Osborn, a 28-year veteran of forensic document analysis, rejected the accusation and said he was confused by the French handwriting analysis and wanted to discuss it with his longtime colleagues to ensure “I wasn’t crazy.”

“I believe I was being very diligent in not allowing anything I heard to influence anything in my review,” he said. “It is part of my job not to be influenced and maintain independence no matter what others say.”

France wants the former University of Ottawa professor extradited to stand trial for murder in the deaths of four passersby who were killed in a terrorist bomb blast 30 years ago outside the Rue Copernic synagogue in central Paris. More than 40 others were injured.

Diab, a Lebanon-born Canadian citizen, says he is the innocent victim of mistaken identity.

Ontario Superior Court Justice Robert Maranger, who will rule on whether the French have provided sufficient reliable evidence to justify Diab’s extradition, has allowed defence lawyer Donald Bayne to call the three internationally renowned experts.

Bayne says the three will prove that crucial French handwriting analysis is “manifestly unreliable” — the only defence option in extradition hearings, where the law requires that all evidence from requesting countries be accepted by Canadian courts as reliable unless a compelling case can be made to the contrary.

Federal Crown prosecutors, who have labelled handwriting evidence “the smoking gun”, fought hard to have Bayne’s trio of experts barred from testifying.

It is more or less accepted that the man who signed into a Paris hotel using the false name Alexander Panadriyu was also the person who planted the bomb in a motorcycle saddlebag outside the synagogue.
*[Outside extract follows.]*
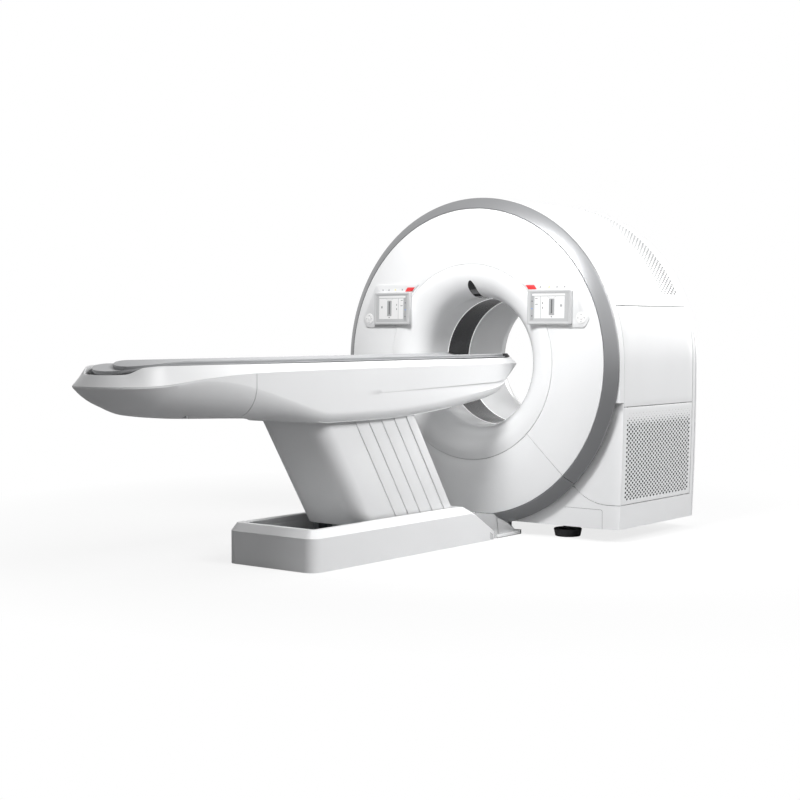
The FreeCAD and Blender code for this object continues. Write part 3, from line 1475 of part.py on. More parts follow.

French police compared that hotel card signature with Diab’s writing on mid-1990s United States government documents and it is those comparisons that are the centre of the handwriting analysis argument.

Osborn and former RCMP forensic document examiner Brian Lindblom have both strongly condemned the French analysis, saying it had been produced by someone with little or no acquaintance with international standards of forensic document examination.

The French analysis “has flaws so critical as to render the determinations wholly unreliable,” said Osborn.

The third expert — from the United Kingdom — is due to testify in early January.

In his 1½-day cross examination of Osborn, the two frequently locked horns on word definitions and often on whether Osborn’s written criticisms were a “report” or a “review” of the French analysis.

Osborn maintained throughout that his comments on French methodology were a “review” because it was not a report on French handwriting evidence but a review of the methodology used by the French analyst.

A review, added Osborn, is not as subject to the same rigorous professional standards as a report, which moved LeFrançois to accuse Osborn of “loosey goosey” analysis and giving himself licence to make unfounded criticisms of the French evidence.

“You can go to town on a review,” said LeFrançois, “because such a thing doesn’t exist, does it?

“Yes, it does,” responded Osborn, holding his review/report. “It’s here.”

The hearing continues in early January.